Em termos de democracia na universidade, eu, inclusive na minha primeira gestão, coordenei a primeira consulta pela eleição de reitor e, diga-se de passagem, a Apub tem participado de todas as outras comissões eleitorais para reitor, garantindo um perfil de isenção, de respeito à regra democrática. Também na minha primeira gestão, introduzimos na universidade, com sucesso, a eleição dos diretores das unidades. Se tornou uma tradição. Também introduzimos a participação dos representantes docentes no Conselho Universitário e no Conselho de Curadores. Em relação à democratização da universidade, deve-se levar em conta também a defesa que a Apub fez, da qual eu participei, da defesa das cotas e da ampliação e interiorização da universidade. 

Pensando em termos de democratização no movimento docente, nós defendemos sempre a posição de respeito às oposições, de participação, de tratar todos os filiados do sindicato como colegas. E garantir espaço, não só pela atuação, inclusive, para ativos e aposentados. Foi na minha primeira gestão como Diretor Social de Aposentados que foi criada a Comissão de Aposentados, aberta e autônoma. 
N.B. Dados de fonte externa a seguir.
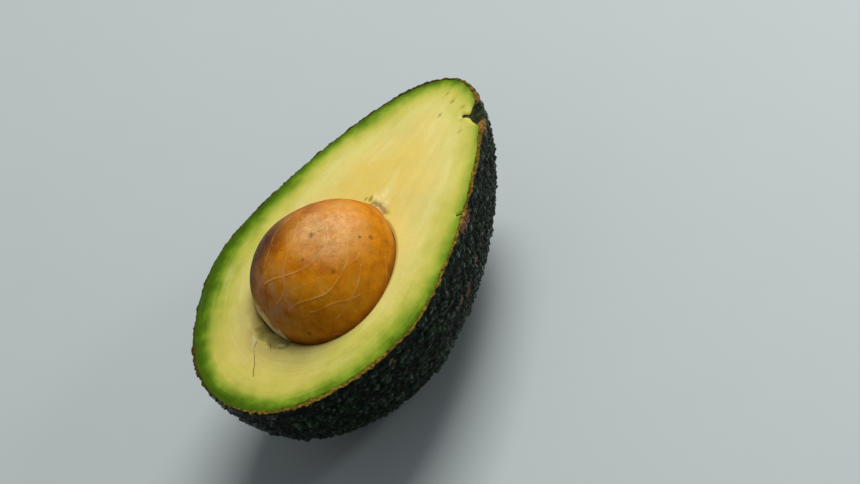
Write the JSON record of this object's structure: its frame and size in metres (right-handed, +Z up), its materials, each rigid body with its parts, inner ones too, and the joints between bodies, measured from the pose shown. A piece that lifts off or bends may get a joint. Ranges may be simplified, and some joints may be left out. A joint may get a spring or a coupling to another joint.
{
  "type": "avocado half",
  "caption": "Half a ripe avocado with dark pebbled skin, green to yellow flesh and its brown seed still seated, lying on its back.",
  "frame": {"origin": "on the ground under the middle of the fruit's length and width, as it lies on its back", "axes": "+X along the cut face to the stem end, +Z up out of the cut face, +Y across the cut face"},
  "size_m": [0.0966, 0.0644, 0.0497],
  "materials": {
    "skin": "waxy, pebbled, satin gloss, with a brown cut rim",
    "flesh": "moist, soft satin, green at the peel and pale yellow inside",
    "seed": "thin papery coat, satin gloss, with pale branching veins"
  },
  "bodies": {
    "root": {"skin": "skin", "flesh": "flesh", "seed": "seed"}
  },
  "joints": []
}
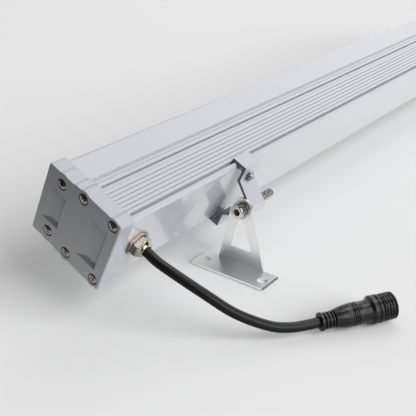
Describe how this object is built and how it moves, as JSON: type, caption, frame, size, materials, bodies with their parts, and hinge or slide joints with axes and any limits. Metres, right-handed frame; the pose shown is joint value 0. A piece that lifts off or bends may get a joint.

Em relação às condições e remuneração de trabalho, nós defendemos sempre mais verbas para a universidade. A luta por carreira, promoção, atividades, sempre foi a ideia de valorizar. Uma coisa que é marca da nossa atuação é valorizar o trabalho dos professores e a produção que a universidade faz com a sociedade. Quando você divulga um trabalho feito pelo professor, você está mostrando a importância da universidade. A Apub como espaço de encontro, a promoção dos encontros de aposentados, o Forró da Apub, o dia do professor, e a abertura da Apub para o convívio do dia a dia marcam a Apub como um auxiliar fundamental para a construção da identidade do professor.